Yevgeny Mikhailovich Berkovich (Евгений Михайлович Беркович; born October 6, 1945, Irkutsk) is a Russian-Jewish mathematician, publicist, historian of science and literature, publisher and editor.

He is the founder of the online portal "Notes on Jewish History", which publishes the journal of the same name and the almanac "Jewish Antiquity". He is also the founder and editor-in-chief of the journal "Seven Arts" and the journal-newspaper "Workshop".

He is the author of the books "Notes on Jewish History" and "The Banality of Goodness: Heroes, the Righteous, and Other People in the History of the Holocaust: Notes on Twentieth-Century Jewish History", "The Odyssey of Peter Pringsheim" (2013), "Antipodes: Albert Einstein and Philipp Lenard in the Context of Physics and History" (2014), and "The Revolution in Physics and the Fates of Its Heroes." Thomas Mann and the Physicists of the 20th Century (2017), The Revolution in Physics and the Fates of Its Heroes. Albert Einstein in the Focus of 20th-Century History (2018), Albert Einstein and the "Revolution of Prodigies": Essays on the Development of Quantum Mechanics and the Unified Field Theory (2021), Notes on Albert Einstein.

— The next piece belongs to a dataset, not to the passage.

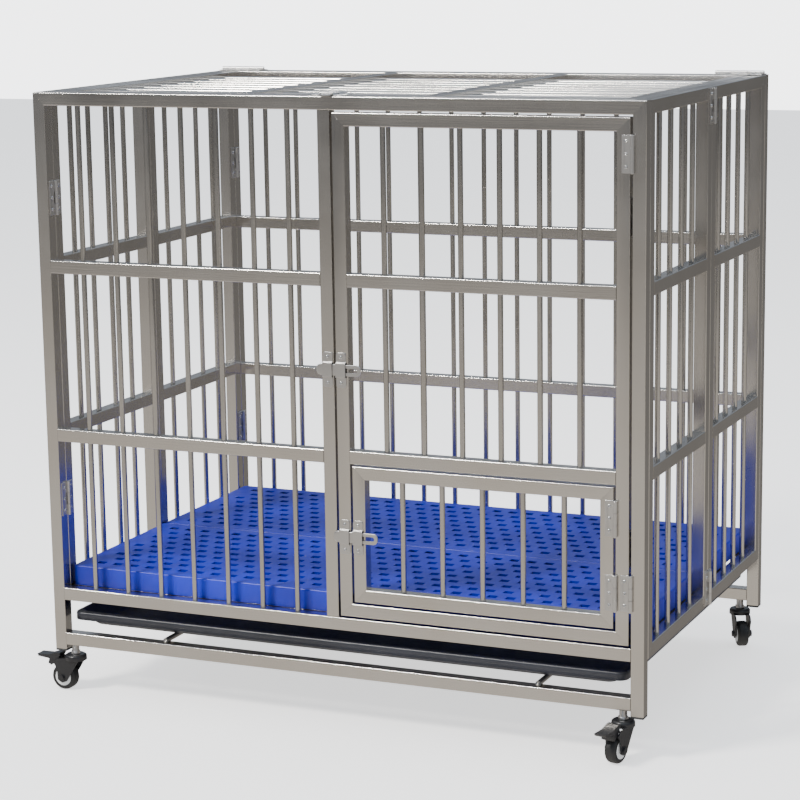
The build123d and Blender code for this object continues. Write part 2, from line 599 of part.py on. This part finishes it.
with BuildPart() as fork:
    with BuildSketch(Plane.XY.offset(FORK_TOP - 9)):
        Circle(FORK_HALF + 4)
    extrude(amount=9)
    fillet(fork.faces().sort_by(Axis.Z)[-1].edges(), 4)
    for sign in (-1, 1):
        with BuildSketch(Plane.XZ.offset(-sign * (FORK_HALF - FORK_WALL / 2) - FORK_WALL / 2)) as cheek:
            with BuildLine():
                Polyline(
                    (-FORK_HALF - 1, FORK_TOP - 6),
                    (FORK_HALF - 1, FORK_TOP - 6),
                    (-TRAIL + 8, WHEEL_R - 5),
                    (-TRAIL, WHEEL_R - 8),
                    (-TRAIL - 7, WHEEL_R - 4),
                    (-TRAIL - 8, WHEEL_R + 12),
                    (-TRAIL - 14, FORK_TOP - 14),
                    (-TRAIL - 8, FORK_TOP - 8),
                    close=True,
                )
            make_face()
        extrude(cheek.sketch, amount=FORK_WALL)
        with BuildSketch(Plane.XZ.offset(-sign * (FORK_HALF + 1.6) - 1.6)) as nut:
            with Locations((-TRAIL, WHEEL_R)):
                RegularPolygon(AXLE_R * 1.7, 6)
        extrude(nut.sketch, amount=3.2)
    with BuildSketch(Plane.XZ.offset(-FORK_HALF - 1)) as axle:
        with Locations((-TRAIL, WHEEL_R)):
            Circle(AXLE_R)
    extrude(axle.sketch, amount=2 * (FORK_HALF + 1))

with BuildPart() as wheel_hub:
    with BuildSketch(Plane.XZ.offset(-WHEEL_WIDE / 2)):
        with Locations((-TRAIL, WHEEL_R)):
            Circle(WHEEL_R * 0.66)
            Circle(AXLE_R + 0.08, mode=Mode.SUBTRACT)
    extrude(amount=WHEEL_WIDE)

with BuildPart() as tyre:
    with BuildSketch(Plane.XZ.offset(-WHEEL_WIDE / 2)):
        with Locations((-TRAIL, WHEEL_R)):
            Circle(WHEEL_R)
            Circle(WHEEL_R * 0.66 + 0.05, mode=Mode.SUBTRACT)
    extrude(amount=WHEEL_WIDE)
    rims = tyre.edges().filter_by(GeomType.CIRCLE).filter_by(lambda edge: edge.radius > WHEEL_R - 1)
    fillet(rims, 4.5)

with BuildPart() as pedal:
    with BuildSketch(Plane.XZ.offset(-PEDAL_HALF)):
        with BuildLine():
            Polyline(
                (-TRAIL - 12, FORK_TOP - 13.5),
                (-TRAIL - 20, FORK_TOP - 20),
                (-TRAIL - 25, FORK_TOP - 17),
                (-TRAIL - 23, FORK_TOP - 10),
                (-TRAIL - 42, FORK_TOP - 8),
                (-TRAIL - 44, FORK_TOP - 4.5),
                (-TRAIL - 24, FORK_TOP - 4),
                (-TRAIL - 10, FORK_TOP + 0.5),
                (-TRAIL - 4, FORK_TOP + 0.5),
                (-TRAIL - 4, FORK_TOP - 3),
                close=True,
            )
        make_face()
        with Locations((-TRAIL - 9, FORK_TOP - 8)):
            Circle(PEDAL_BOSS_R)
    extrude(amount=2 * PEDAL_HALF)

for corner, (x, y) in caster_spots.items():
    spot = Pos(x, y, 0) * Rot(0, 0, CASTER_TURNS[corner] + 180)
    save(repeated(fork, [spot]), f"caster_{corner}_fork")
    save(repeated(wheel_hub, [spot]), f"caster_{corner}_hub")
    save(repeated(tyre, [spot]), f"caster_{corner}_tyre")
    if corner in ("fl", "fr"):
        save(repeated(pedal, [spot]), f"caster_{corner}_pedal")
save(repeated(caster_stem, [Pos(x, y, 0) for x, y in caster_spots.values()]), "caster_stems")

save(front_frame, "front_frame")
save(front_bars, "front_bars")
save(rear_frame, "rear_frame")
save(rear_bars, "rear_bars")
save(main_door_frame, "main_door_frame")
save(main_door_bars, "main_door_bars")
save(hatch_frame, "hatch_frame")
save(hatch_bars, "hatch_bars")
save(lid_frame, "lid_frame")
save(lid_bars, "lid_bars")
save(floor_grate, "floor_grate")
save(rest_lugs, "rest_lugs")
save(tray_runners, "tray_runners")
save(leg_plugs, "leg_plugs")
save(tray, "tray")
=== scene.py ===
import bpy
import bmesh
import json
import math
import random
from mathutils import Matrix, Vector


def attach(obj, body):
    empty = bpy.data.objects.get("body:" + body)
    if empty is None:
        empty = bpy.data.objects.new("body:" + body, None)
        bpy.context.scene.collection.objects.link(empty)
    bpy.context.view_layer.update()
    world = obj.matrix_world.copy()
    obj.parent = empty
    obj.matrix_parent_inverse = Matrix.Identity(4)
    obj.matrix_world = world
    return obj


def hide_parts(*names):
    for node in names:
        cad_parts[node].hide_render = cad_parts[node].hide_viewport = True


# Lengths are in metres, angles in degrees.
WELD_DISTANCE = 1e-6
SHARP_ANGLE = 32
BEVEL_ANGLE = 50
BEVEL_SEGMENTS = 2
GRAIN_ALONG = 1.5      # grain coordinate per metre along a bar
GRAIN_ACROSS = 60.0    # and across it
GRAIN_SHIFT = 40       # largest random offset between two bars' grain
STEEL_ANISOTROPY = 0.4
STEEL_LINE_SHARE = 0.6
STEEL_BUMP_DEPTH = 0.0006
PLASTIC_BUMP_DEPTH = 0.0008
PLASTIC_COAT_ROUGHNESS = 0.25
STAGE_ROUGHNESS = 0.6

# Rounded edge by a word in the node's name.
BEVELS = {
    "strap": 0.0003,
    "leaves": 0.0002,
    "bolt": 0.0003,
    "keeper": 0.0003,
    "fork": 0.0005,
    "grate": 0.0008,
}

# Surroundings by height: 0 is straight down, 0.5 the horizon, 1 straight up.
FRONT_SKY = [
    (0.25, (0.86, 0.80, 0.72)),
    (0.41, (0.78, 0.73, 0.66)),
    (0.445, (0.20, 0.20, 0.205)),
    (0.53, (0.10, 0.11, 0.125)),
    (0.62, (0.24, 0.29, 0.36)),
    (0.90, (0.60, 0.68, 0.80)),
]
REAR_SKY = [
    (0.30, (0.30, 0.28, 0.26)),
    (0.47, (0.17, 0.165, 0.16)),
    (0.50, (0.12, 0.12, 0.12)),
    (0.60, (0.30, 0.33, 0.38)),
    (0.90, (0.60, 0.68, 0.80)),
]
REAR_STARTS, REAR_FULL = 0.15, 0.75    # y of the direction
SKY_STRENGTH = 1.0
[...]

Time, Science, Life (2025). Scriptwriter for the documentary film Questions to God.

==Biography==
He was born on October 6, 1945, in Irkutsk. His father, Mikhail Shaevich Berkovich, was a radio engineer (born 1917 in Ukraine – died 2001 in Moscow), and his mother, Alexandra Vladimirovna Senderova, was a historian (born 1924 in Miloslavichi, Belarus – died in 1980 in Moscow).

From 1946 to 1995, he lived, studied, and worked in Moscow.

He graduated from the Physics Department of Moscow State University in 1968, earned a PhD in Physics and Mathematics (1973), and is a senior researcher and Doctor of Natural Sciences (Germany).

Since 1995, he has lived and worked in Hanover, Germany.

Publications on Jewish history, history of science and literature in the periodicals Novy Mir, Znamya, Neva, Inostrannaya Literatura, Voprosy Literatury, Chelovek, Studiya, 22, Lechaim, Vestnik (Baltimore) and many other publications in Russia, Ukraine, USA, Israel, Germany, as well as books on the history of science and Jewish history, which have received critical acclaim.